--- Start Information shown ---

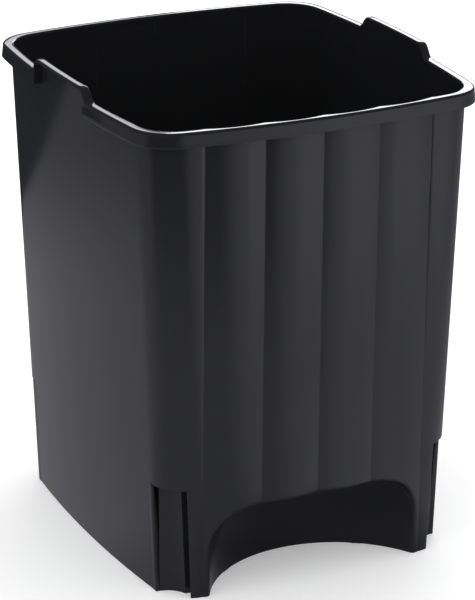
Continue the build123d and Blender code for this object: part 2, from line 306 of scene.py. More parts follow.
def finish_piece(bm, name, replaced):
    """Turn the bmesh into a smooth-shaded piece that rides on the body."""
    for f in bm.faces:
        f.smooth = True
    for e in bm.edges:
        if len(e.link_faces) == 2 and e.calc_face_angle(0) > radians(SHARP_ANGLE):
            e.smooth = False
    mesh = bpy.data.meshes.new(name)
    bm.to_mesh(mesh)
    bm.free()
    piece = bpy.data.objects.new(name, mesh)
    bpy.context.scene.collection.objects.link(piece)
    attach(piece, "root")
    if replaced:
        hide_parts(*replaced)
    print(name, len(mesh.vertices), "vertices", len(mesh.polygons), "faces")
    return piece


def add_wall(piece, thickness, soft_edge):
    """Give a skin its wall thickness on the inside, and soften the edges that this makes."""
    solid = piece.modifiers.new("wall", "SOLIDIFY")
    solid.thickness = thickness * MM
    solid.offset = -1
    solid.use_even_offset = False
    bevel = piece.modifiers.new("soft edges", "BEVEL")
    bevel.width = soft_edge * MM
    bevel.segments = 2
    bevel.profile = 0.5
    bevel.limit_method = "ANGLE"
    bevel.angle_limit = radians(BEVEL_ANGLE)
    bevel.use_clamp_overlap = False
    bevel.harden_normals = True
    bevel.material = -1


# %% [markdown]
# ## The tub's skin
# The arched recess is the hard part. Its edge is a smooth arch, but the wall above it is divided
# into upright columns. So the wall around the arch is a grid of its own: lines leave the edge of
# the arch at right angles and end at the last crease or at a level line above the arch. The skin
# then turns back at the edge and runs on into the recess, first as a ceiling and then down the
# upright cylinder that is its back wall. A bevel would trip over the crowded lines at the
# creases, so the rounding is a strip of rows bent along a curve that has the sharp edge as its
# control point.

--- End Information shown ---

- Exercise instructions:
Extract every line above containing the word "scene".

- Correct answer:
Continue the build123d and Blender code for this object: part 2, from line 306 of scene.py. More parts follow.
    bpy.context.scene.collection.objects.link(piece)